THE REQUEST: Begin with the line that contains "Recreate this object" and end with the line that contains "REACH = 6.0", transcribing exactly each line in that stretch and no other.

[Modeling code records]
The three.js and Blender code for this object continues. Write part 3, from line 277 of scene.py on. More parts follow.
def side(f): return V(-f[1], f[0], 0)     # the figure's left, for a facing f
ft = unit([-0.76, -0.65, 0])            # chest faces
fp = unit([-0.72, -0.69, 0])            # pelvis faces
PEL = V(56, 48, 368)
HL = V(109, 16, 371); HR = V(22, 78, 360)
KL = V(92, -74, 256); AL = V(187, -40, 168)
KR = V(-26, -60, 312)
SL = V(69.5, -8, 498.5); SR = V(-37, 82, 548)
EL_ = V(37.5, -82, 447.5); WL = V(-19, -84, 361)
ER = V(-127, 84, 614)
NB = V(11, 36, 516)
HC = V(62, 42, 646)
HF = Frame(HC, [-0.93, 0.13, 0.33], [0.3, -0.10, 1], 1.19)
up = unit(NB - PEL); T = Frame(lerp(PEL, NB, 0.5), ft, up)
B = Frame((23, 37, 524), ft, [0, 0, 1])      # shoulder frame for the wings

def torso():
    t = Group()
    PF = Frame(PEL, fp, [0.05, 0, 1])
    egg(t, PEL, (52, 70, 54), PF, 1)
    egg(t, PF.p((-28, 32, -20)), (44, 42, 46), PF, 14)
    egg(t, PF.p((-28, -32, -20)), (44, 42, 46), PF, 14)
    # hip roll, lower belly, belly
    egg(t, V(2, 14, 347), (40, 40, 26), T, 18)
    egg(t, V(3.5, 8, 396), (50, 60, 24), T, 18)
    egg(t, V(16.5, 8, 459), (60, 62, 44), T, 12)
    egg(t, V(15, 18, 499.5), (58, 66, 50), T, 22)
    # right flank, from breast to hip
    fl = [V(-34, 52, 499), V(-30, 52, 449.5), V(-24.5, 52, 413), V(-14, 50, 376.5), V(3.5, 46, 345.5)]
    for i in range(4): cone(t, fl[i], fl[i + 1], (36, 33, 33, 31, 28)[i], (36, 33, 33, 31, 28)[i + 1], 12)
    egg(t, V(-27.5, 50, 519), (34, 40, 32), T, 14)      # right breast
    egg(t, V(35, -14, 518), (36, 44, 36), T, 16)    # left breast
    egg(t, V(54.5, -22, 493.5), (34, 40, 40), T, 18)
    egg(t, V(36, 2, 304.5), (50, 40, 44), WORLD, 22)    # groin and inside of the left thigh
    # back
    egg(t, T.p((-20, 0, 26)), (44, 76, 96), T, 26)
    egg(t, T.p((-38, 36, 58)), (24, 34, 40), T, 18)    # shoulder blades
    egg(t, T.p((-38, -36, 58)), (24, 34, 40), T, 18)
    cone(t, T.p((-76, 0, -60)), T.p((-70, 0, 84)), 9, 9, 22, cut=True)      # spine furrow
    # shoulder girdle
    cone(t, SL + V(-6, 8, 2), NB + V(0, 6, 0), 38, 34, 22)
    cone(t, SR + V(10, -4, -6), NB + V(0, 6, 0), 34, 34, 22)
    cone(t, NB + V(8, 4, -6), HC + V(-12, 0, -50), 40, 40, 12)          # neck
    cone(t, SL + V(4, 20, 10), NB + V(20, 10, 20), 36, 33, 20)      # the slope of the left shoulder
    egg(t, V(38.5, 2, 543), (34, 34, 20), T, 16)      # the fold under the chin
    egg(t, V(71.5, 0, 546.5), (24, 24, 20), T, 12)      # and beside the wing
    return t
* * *
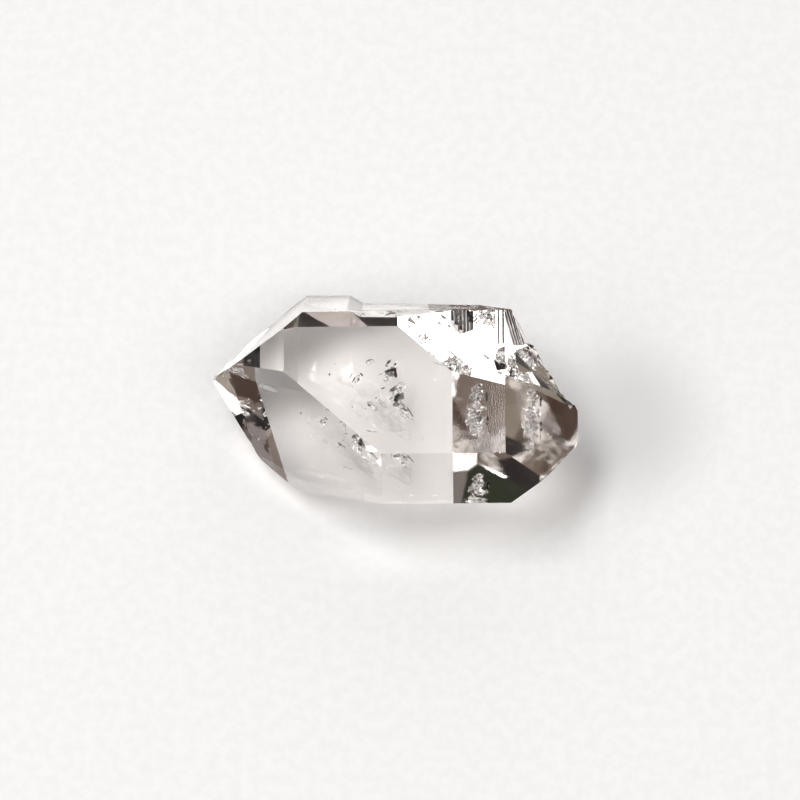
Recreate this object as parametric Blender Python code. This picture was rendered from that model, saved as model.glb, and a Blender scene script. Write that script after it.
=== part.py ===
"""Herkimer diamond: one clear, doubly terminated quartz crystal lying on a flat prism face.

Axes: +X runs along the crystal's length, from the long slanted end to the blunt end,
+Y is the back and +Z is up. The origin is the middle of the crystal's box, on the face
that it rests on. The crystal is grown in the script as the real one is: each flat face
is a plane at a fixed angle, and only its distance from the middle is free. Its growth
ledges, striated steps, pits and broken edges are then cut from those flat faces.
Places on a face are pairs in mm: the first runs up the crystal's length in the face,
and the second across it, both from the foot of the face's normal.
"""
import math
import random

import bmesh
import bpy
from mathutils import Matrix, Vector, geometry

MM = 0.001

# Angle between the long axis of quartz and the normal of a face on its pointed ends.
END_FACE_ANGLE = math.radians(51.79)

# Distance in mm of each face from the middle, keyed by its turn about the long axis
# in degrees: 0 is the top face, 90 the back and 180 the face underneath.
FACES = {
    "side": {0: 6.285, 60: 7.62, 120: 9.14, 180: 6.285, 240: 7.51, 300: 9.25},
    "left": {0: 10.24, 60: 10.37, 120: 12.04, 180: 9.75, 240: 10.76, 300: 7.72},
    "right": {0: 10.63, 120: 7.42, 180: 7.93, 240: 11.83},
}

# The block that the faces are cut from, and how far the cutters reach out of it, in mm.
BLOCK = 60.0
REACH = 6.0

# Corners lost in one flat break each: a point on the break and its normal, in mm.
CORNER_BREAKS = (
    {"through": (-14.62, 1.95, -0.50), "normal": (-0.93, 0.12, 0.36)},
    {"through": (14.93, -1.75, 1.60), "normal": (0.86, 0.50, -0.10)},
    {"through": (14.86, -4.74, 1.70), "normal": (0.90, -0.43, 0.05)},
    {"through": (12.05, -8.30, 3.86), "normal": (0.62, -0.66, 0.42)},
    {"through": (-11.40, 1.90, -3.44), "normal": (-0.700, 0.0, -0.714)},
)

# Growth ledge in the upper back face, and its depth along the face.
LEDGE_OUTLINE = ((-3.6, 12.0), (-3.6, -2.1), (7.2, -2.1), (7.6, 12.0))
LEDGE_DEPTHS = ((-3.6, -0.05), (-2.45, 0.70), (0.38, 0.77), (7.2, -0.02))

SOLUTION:
Recreate this object as parametric Blender Python code. This picture was rendered from that model, saved as model.glb, and a Blender scene script. Write that script after it.
=== part.py ===
"""Herkimer diamond: one clear, doubly terminated quartz crystal lying on a flat prism face.

Axes: +X runs along the crystal's length, from the long slanted end to the blunt end,
+Y is the back and +Z is up. The origin is the middle of the crystal's box, on the face
that it rests on. The crystal is grown in the script as the real one is: each flat face
is a plane at a fixed angle, and only its distance from the middle is free. Its growth
ledges, striated steps, pits and broken edges are then cut from those flat faces.
Places on a face are pairs in mm: the first runs up the crystal's length in the face,
and the second across it, both from the foot of the face's normal.
"""
import math
import random

import bmesh
import bpy
from mathutils import Matrix, Vector, geometry

MM = 0.001

# Angle between the long axis of quartz and the normal of a face on its pointed ends.
END_FACE_ANGLE = math.radians(51.79)

# Distance in mm of each face from the middle, keyed by its turn about the long axis
# in degrees: 0 is the top face, 90 the back and 180 the face underneath.
FACES = {
    "side": {0: 6.285, 60: 7.62, 120: 9.14, 180: 6.285, 240: 7.51, 300: 9.25},
    "left": {0: 10.24, 60: 10.37, 120: 12.04, 180: 9.75, 240: 10.76, 300: 7.72},
    "right": {0: 10.63, 120: 7.42, 180: 7.93, 240: 11.83},
}

# The block that the faces are cut from, and how far the cutters reach out of it, in mm.
BLOCK = 60.0
REACH = 6.0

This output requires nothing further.